=== Task ===
Keep only the lines from the top of the listing through the one with "# the post's", and reproduce them unaltered.

=== Dataset content ===
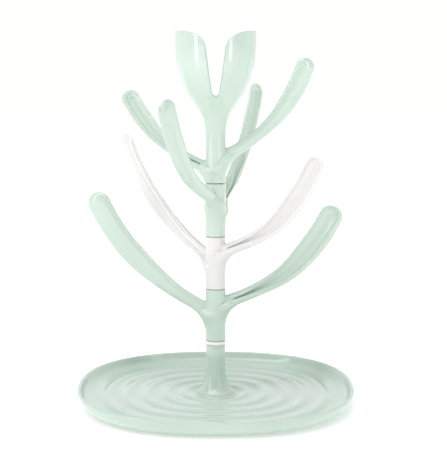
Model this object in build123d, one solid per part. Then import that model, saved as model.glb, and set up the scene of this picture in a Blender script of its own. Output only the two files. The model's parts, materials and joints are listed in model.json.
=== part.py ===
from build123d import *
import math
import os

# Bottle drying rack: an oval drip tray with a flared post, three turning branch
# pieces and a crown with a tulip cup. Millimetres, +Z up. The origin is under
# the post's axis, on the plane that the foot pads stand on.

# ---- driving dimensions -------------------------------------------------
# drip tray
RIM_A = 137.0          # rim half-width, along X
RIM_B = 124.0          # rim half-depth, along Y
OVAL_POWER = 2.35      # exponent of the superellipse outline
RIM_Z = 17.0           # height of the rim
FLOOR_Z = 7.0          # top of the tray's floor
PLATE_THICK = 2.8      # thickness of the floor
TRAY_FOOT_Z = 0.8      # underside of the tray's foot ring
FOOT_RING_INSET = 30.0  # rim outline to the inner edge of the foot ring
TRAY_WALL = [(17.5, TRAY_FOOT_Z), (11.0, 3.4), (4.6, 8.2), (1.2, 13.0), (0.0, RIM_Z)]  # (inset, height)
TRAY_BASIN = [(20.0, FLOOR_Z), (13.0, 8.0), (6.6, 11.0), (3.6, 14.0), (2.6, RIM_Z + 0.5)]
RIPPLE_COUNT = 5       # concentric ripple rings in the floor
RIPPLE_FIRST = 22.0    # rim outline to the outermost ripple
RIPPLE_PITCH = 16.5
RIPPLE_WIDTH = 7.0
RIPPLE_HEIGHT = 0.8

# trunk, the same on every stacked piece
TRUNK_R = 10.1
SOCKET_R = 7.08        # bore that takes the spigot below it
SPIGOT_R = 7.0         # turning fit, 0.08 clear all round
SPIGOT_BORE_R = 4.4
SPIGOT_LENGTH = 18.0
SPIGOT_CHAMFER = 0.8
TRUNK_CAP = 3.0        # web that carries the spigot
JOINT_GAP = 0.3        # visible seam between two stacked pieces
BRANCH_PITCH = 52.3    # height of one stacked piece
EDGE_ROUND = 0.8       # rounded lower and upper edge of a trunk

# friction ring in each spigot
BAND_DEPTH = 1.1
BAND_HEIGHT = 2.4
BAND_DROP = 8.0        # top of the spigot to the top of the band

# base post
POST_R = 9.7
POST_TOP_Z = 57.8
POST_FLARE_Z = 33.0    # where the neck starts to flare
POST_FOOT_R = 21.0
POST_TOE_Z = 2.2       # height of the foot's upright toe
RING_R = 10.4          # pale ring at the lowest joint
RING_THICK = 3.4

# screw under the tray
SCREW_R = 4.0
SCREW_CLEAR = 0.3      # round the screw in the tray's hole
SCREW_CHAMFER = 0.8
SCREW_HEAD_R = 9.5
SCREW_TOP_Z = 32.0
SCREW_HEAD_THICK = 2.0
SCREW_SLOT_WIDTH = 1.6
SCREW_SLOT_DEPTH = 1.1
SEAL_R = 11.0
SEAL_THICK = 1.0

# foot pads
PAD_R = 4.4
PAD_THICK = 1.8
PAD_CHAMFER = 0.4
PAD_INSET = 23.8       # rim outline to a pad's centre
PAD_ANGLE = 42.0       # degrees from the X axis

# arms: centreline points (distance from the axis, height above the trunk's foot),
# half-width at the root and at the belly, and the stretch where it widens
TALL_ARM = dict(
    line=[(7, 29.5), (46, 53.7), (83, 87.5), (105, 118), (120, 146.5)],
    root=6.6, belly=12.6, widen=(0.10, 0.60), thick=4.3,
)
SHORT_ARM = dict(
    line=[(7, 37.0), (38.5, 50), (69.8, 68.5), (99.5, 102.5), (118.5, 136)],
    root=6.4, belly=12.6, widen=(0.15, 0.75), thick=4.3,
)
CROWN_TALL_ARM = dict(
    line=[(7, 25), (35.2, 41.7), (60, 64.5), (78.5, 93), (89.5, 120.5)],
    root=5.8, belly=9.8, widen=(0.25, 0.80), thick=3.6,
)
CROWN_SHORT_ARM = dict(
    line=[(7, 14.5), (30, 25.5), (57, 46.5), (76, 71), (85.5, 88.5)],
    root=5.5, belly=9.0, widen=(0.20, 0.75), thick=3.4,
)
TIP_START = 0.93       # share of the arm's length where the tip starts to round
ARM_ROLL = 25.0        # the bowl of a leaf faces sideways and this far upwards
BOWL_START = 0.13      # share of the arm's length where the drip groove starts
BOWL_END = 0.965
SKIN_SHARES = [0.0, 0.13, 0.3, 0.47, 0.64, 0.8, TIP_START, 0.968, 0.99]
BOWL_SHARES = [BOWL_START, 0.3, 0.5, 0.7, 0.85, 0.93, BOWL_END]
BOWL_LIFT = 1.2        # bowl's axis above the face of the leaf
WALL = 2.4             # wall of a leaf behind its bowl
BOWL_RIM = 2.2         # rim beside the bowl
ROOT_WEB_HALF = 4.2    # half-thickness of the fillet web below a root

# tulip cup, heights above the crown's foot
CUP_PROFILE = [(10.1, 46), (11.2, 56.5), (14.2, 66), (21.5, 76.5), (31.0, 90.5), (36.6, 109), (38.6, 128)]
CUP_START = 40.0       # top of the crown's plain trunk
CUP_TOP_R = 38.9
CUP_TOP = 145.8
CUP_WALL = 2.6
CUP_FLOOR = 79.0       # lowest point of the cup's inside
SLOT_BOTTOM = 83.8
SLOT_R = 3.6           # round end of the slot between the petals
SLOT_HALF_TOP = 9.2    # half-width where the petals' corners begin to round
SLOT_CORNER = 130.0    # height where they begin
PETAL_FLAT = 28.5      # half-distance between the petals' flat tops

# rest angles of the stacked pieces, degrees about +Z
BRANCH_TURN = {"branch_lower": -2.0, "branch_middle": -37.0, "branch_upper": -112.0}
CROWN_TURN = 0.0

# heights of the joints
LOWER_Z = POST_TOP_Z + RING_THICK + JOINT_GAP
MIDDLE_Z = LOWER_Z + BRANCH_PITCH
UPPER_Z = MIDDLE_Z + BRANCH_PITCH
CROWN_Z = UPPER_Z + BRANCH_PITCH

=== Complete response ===
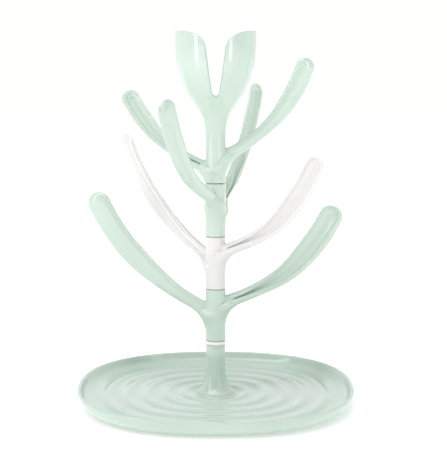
Model this object in build123d, one solid per part. Then import that model, saved as model.glb, and set up the scene of this picture in a Blender script of its own. Output only the two files. The model's parts, materials and joints are listed in model.json.
=== part.py ===
from build123d import *
import math
import os

# Bottle drying rack: an oval drip tray with a flared post, three turning branch
# pieces and a crown with a tulip cup. Millimetres, +Z up. The origin is under
# the post's axis, on the plane that the foot pads stand on.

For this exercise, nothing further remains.